Before it happened, a street battle erupted when three of Dusty’s goons walked into Foxy’s with baseball bats and hit everyone who moved, including two bouncers, two bartenders, some customers, and a cocktail waitress who was trying to flee. They broke every table, chair, neon light, and bottle of booze, and seemed ready to finish off a bartender or two when a guard appeared from the kitchen and opened fire with a handgun. One of the goons whipped out his own and a shootout began as they scampered for the door. The guard followed them into the parking lot and emptied his automatic. Bullets were peppering the front of the building and some of the cars parked close by. A bouncer with a bleeding forehead staggered out with a pistol to help the guard. They hopped in a car and chased the goons, who were firing wildly out the windows as they squealed tires and fled the scene. The gunfight continued down Highway 90 as the cars weaved through
traffic and horrified drivers ducked for cover. When a bullet came through the front windshield of the chase car, the guard decided it was time to stop the madness and pulled into a parking lot.

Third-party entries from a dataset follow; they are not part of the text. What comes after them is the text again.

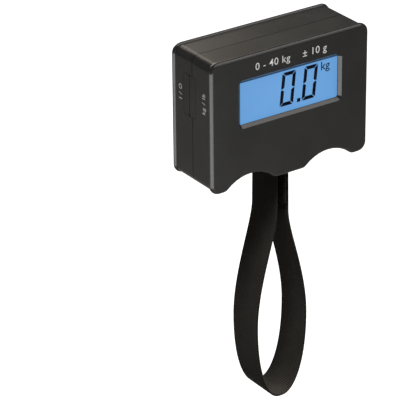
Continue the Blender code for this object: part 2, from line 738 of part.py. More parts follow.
def make_display():
    half_x = WINDOW_WIDTH / 2 + PANE_LAP
    half_z = WINDOW_HEIGHT / 2 + PANE_LAP
    pane_ys = (PANE_FRONT, PANE_FRONT + PANE_THICKNESS)
    pane = box("display_window", (-half_x, half_x), pane_ys, (WINDOW_Z - half_z, WINDOW_Z + half_z))
    finish(pane, (0.9, 0.95, 1.0), 0.05, transmission=0.9)

    glass_xs = (-GLASS_HALF_WIDTH, GLASS_HALF_WIDTH)
    glass_ys = (GLASS_FRONT, GLASS_FRONT + GLASS_THICKNESS)
    glass = box("lcd_glass", glass_xs, glass_ys, (GLASS_BOTTOM, GLASS_TOP))
    finish(glass, (0.16, 0.36, 0.67), 0.15)

    half_light = WINDOW_WIDTH / 2 + BACKLIGHT_LAP
    light_ys = (BACKLIGHT_FRONT, BACKLIGHT_FRONT + BACKLIGHT_THICKNESS)
    light_zs = (BACKLIGHT_BOTTOM, -WINDOW_TOP + BACKLIGHT_LAP)
    finish(box("backlight_panel", (-half_light, half_light), light_ys, light_zs), (0.5, 0.7, 0.95), 0.3)

    half_zebra = ZEBRA_LENGTH / 2
    zebra_top = BACKLIGHT_BOTTOM - TOUCH_GAP
    zebra = box("zebra_connector", (-half_zebra, half_zebra), light_ys, (zebra_top - ZEBRA_HEIGHT, zebra_top))
    finish(zebra, (0.75, 0.35, 0.45), 0.7)

    inner_x = GLASS_HALF_WIDTH + TOUCH_GAP
    inner_zs = (GLASS_BOTTOM - TOUCH_GAP, GLASS_TOP + TOUCH_GAP)
    outer_x = inner_x + FRAME_WALL
    outer_zs = (inner_zs[0] - FRAME_WALL, inner_zs[1] + FRAME_WALL)
    frame_ys = (GLASS_FRONT, BOARD_FRONT - TOUCH_GAP)
    frame = box("lcd_frame", (-outer_x, outer_x), frame_ys, outer_zs)
    hollow_ys = (GLASS_FRONT - OVERCUT, BOARD_FRONT + OVERCUT)
    cut(frame, box("lcd_frame_hollow", (-inner_x, inner_x), hollow_ys, inner_zs))
    finish(frame, (0.75, 0.75, 0.72), 0.5)


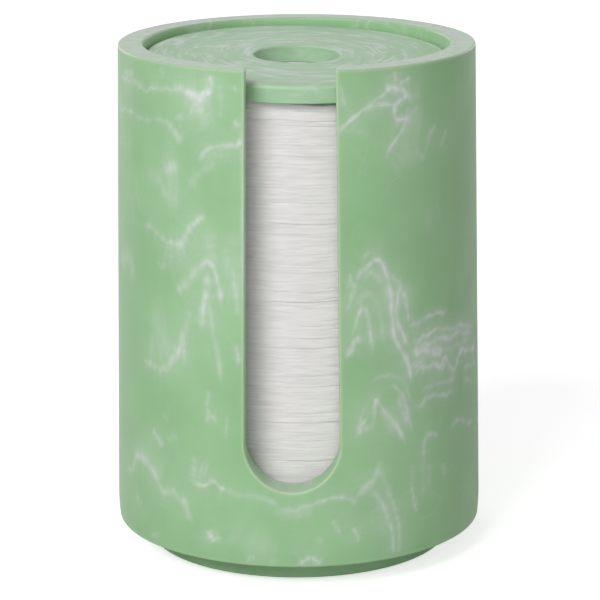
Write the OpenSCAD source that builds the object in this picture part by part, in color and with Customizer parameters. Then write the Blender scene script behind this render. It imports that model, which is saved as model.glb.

Unknown to the guard and bouncer, one of their wild shots got lucky and hit a goon in the neck. He died in surgery at the Biloxi hospital. His two buddies dropped him off then disappeared. Typical for the time, the dead guy had no wallet, no ID. The getaway car, riddled with bullets, was never found. Luckily, no one inside Foxy’s was killed, but seven were hospitalized.

Two weeks later, Dusty was walking along the beach on a beautiful Sunday afternoon and holding hands with his girlfriend as they splashed barefoot in the sand. He was sipping a can of beer, his last. From six hundred yards away, an ex–army sniper known as “the Rifleman” took his position on the second floor of a beach motel on the other side of Highway 90. He aimed his trusted Logan .45 caliber military rifle and pulled the trigger. A millisecond later, the bullet hit Dusty in the right cheek and blew off the back of his head. His girlfriend screamed in horror and another couple ran to help. By the time the police arrived, the Rifleman was on the bridge over Biloxi Bay and headed to Mobile.

Cromwell’s death was sensational and the
Gulf Coast Register
finally woke up and began digging. The “gangland warfare” had claimed at least four men, all known to be involved in prostitution, drugs, and gambling. All were connected in some manner to the nightclubs along the Strip. There were rumors of other killings, as well as beatings and burnings. Fats Bowman had little to say, but assured the newspaper that his office was actively investigating the murders.

Like all law-abiding citizens, Jesse Rudy watched the war, and he, too, expected little from the investigations. And while he was frustrated by the efforts of Rex Dubisson to prosecute the murders,
he was secretly delighted that the district attorney was showing so little interest. In his next campaign, he would emphasize his opponent’s benign efforts to rein in the gangs. More violence would only help Jesse’s cause. People were upset and wanted something done.

Nature intervened in an unimaginable way and stopped the killings. The storm blew away the nightclubs on the Strip, as well as most of Biloxi. It dealt a crippling blow not only to the nightlife, but every other industry along the Coast.

It also led directly to the election of Jesse Rudy.